Seçim döneminde kamuoyuyla "aile sigortası" projesini paylaştıklarını hatırlatan Kılıçdaroğlu, ailenin ve dolayısıyla çocukların sosyal devletin koruması altına alınması gerektiğini vurguladı.

Yeri geldiğinde çocukların 23 Nisan'da Cumhurbaşkanı, Başbakan ve TBMM Başkanı'nın koltuğuna oturtulduğunu ve görüşlerinin alındığını anlatan Kılıçdaroğlu, "Eminim bu 23 Nisan'da bir çocuğumuz bu mahkeme kararını alır, bu karar konusunda ne yaptıklarını yanında oturan başbakana ve cumhurbaşkanına sorar. Belki sorunu böyle toplumsallaştırmış oluruz." dedi.

Amerikan Çocuk ve Ergen Psikiyatrisi Akademisi Uluslararası Bilim İnsanı Ödülü'nü alan Prof. Dr. Bahar Gökler'in de çalıştayda bulunduğunu bildiren Kılıçdaroğlu, Gökler'i kutladı.

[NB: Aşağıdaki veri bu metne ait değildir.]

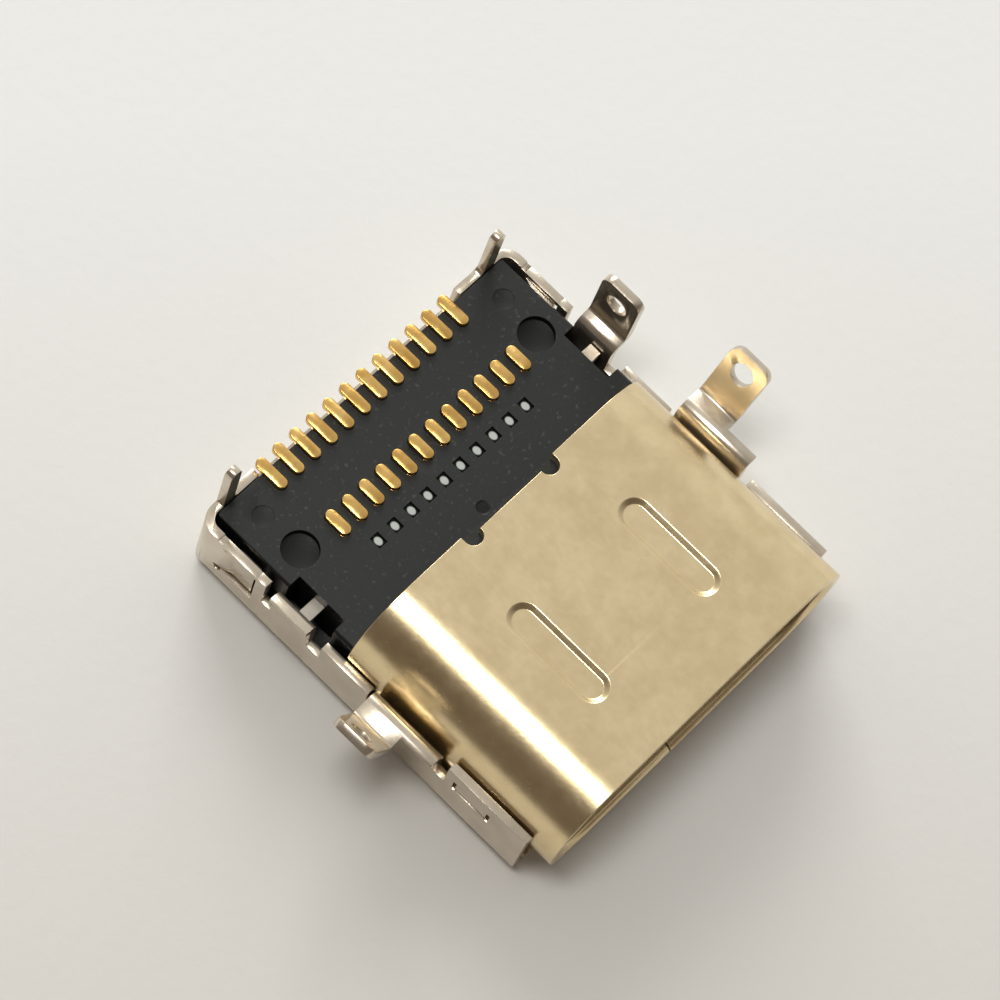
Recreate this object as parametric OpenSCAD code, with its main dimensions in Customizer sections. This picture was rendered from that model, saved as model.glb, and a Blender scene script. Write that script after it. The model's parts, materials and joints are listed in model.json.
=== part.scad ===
// Mid-mount plug socket: a rolled steel tube with a tongue inside, a moulded block behind it that
// carries two rows of soldering tails, and a folded outer sheet with four legs and two posts.
// The part lies with its soldering side up. All sizes are in millimetres.
// X runs across the socket, +Y from the mouth to the tails, and Z = 0 is the underside of the sheet.

/* [Tube] */
// Width of the tube over its round sides
tube_w = 8.94; // [8.6:0.02:9.4]
// Height of the tube over its flats
tube_h = 3.16; // [3.04:0.02:3.4]
// Sheet thickness of the tube
tube_t = 0.30; // [0.2:0.01:0.34]
// Length of the tube from its mouth to its rear edge
tube_len = 5.94; // [5.7:0.02:6.8]
// Bevel inside the mouth
mouth_bevel = 0.10; // [0.04:0.01:0.14]
// Distance of each pressed groove from the middle
groove_x = 1.70; // [1.3:0.05:2.2]
// Width of a pressed groove
groove_w = 0.75; // [0.5:0.05:0.9]
// Length of a pressed groove
groove_len = 2.70; // [2:0.05:3.2]
// Depth of a pressed groove
groove_d = 0.08; // [0.04:0.01:0.12]
// Distance of the grooves' rear ends from the tube's rear edge
groove_back = 1.76; // [1.5:0.02:2]
// Half width of the set-back middle of the rear edge
edge_tab_w = 0.93; // [0.6:0.01:1.1]
// How far the middle of the rear edge is set back
edge_tab_d = 0.12; // [0.06:0.01:0.15]
// Width of the relief notch on either side of it
edge_notch_w = 0.45; // [0.3:0.01:0.6]
// Depth of a relief notch
edge_notch_d = 0.36; // [0.28:0.01:0.38]
// Width of the butt seam along the tube's far side
seam_w = 0.04; // [0.03:0.01:0.08]
// Place of that seam across the tube
seam_x = -0.40; // [-1:0.05:1]

/* [Tongue] */
// Width over the steel plate at the tongue's sides
tongue_w = 6.69; // [6.4:0.01:6.9]
// Thickness of the tongue
tongue_t = 0.70; // [0.66:0.01:0.8]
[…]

Katılımcılara da teşekkür eden Kemal Kılıçdaroğlu, çalıştayın Türkiye için önemli sonuçları olacağına inandığını kaydetti.

"Türkiye'de ulusal bir çocuk politikası bulunmuyor"

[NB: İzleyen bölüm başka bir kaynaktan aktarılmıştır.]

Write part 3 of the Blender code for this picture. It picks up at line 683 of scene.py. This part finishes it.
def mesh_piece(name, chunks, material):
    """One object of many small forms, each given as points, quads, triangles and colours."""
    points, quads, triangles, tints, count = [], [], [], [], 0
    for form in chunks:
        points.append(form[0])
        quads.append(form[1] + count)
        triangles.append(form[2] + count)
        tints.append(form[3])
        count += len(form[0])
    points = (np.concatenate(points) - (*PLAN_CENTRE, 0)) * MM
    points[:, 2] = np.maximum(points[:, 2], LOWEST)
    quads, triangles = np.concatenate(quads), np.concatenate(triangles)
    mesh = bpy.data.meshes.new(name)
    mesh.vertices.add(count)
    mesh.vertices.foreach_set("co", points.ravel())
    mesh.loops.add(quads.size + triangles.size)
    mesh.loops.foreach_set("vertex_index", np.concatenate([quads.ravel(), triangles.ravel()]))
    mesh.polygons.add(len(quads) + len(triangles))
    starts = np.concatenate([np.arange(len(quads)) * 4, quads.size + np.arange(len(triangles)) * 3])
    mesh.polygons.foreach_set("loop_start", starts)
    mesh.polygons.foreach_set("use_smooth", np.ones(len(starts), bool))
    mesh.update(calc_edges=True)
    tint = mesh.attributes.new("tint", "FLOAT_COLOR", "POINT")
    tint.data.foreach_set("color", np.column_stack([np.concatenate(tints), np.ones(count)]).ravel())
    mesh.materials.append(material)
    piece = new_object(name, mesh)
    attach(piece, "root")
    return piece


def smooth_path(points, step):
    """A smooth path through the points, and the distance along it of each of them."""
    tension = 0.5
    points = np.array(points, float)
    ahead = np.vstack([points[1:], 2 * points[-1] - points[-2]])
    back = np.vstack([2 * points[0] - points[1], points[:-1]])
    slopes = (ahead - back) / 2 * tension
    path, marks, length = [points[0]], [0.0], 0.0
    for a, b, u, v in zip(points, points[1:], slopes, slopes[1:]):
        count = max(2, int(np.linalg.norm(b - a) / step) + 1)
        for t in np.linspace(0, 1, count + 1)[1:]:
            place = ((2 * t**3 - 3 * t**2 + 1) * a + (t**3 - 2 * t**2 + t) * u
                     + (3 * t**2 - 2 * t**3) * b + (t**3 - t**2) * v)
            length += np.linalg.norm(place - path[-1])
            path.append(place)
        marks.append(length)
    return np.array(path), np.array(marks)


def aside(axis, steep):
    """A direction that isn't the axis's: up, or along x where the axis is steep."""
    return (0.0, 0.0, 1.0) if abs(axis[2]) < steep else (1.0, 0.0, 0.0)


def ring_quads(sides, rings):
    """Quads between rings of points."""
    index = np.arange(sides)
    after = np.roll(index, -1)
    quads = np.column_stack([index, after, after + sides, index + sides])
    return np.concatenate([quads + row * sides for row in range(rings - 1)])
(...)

CHP Genel Başkan Yardımcısı Lale Karabıyık, çalıştayı düzenleme gerekçelerini açıklarken, Türkiye nüfusunun yüzde 29'unun çocuk ve her üç çocuktan birinin yoksul olduğunu söyledi.

Halen 900 bin çocuk işçi olduğunu, 2 milyonun üzerinde çocuğun ise okula devam edemediğini belirten Karabıyık, "Sadece 2015 itibariyle 31 bin 337 kız çocuğu evlendirildi bu ülkede. Son 5 yılda ise bu sayı 232 bin 313 olarak tespit edildi. Türkiye çocuklar arasındaki fırsat eşitliğinde 35 ülke içinde 34'üncü sırada. 6 binin üzerinde çocuk cezaevinde bulunuyor." diye konuştu.

Eğitim sisteminin yap boza döndüğünü ileri süren Karabıyık, her geçen gün çağdaş, laik normlarından uzaklaştırıldığını savundu.

Türkiye'de ulusal bir çocuk politikasının mevcut olmadığının altını çizen ve bunun acilen hazırlanması gerektiğine dikkati çeken Karabıyık, parti olarak bunun çabasında olduklarını dile getirdi.

Çalıştayın eğitim, sağlık, sosyal hizmet ve adalet olmak üzere dört ana başlıkta yürütüleceğini bildiren Karabıyık, ayrıca çocuk katılımcılarla ayrı bir oturumun da gerçekleştirileceğini belirtti.

Bugün ve yarın devam edecek çalıştay, daha sonra açılış konferanslarıyla sürdü.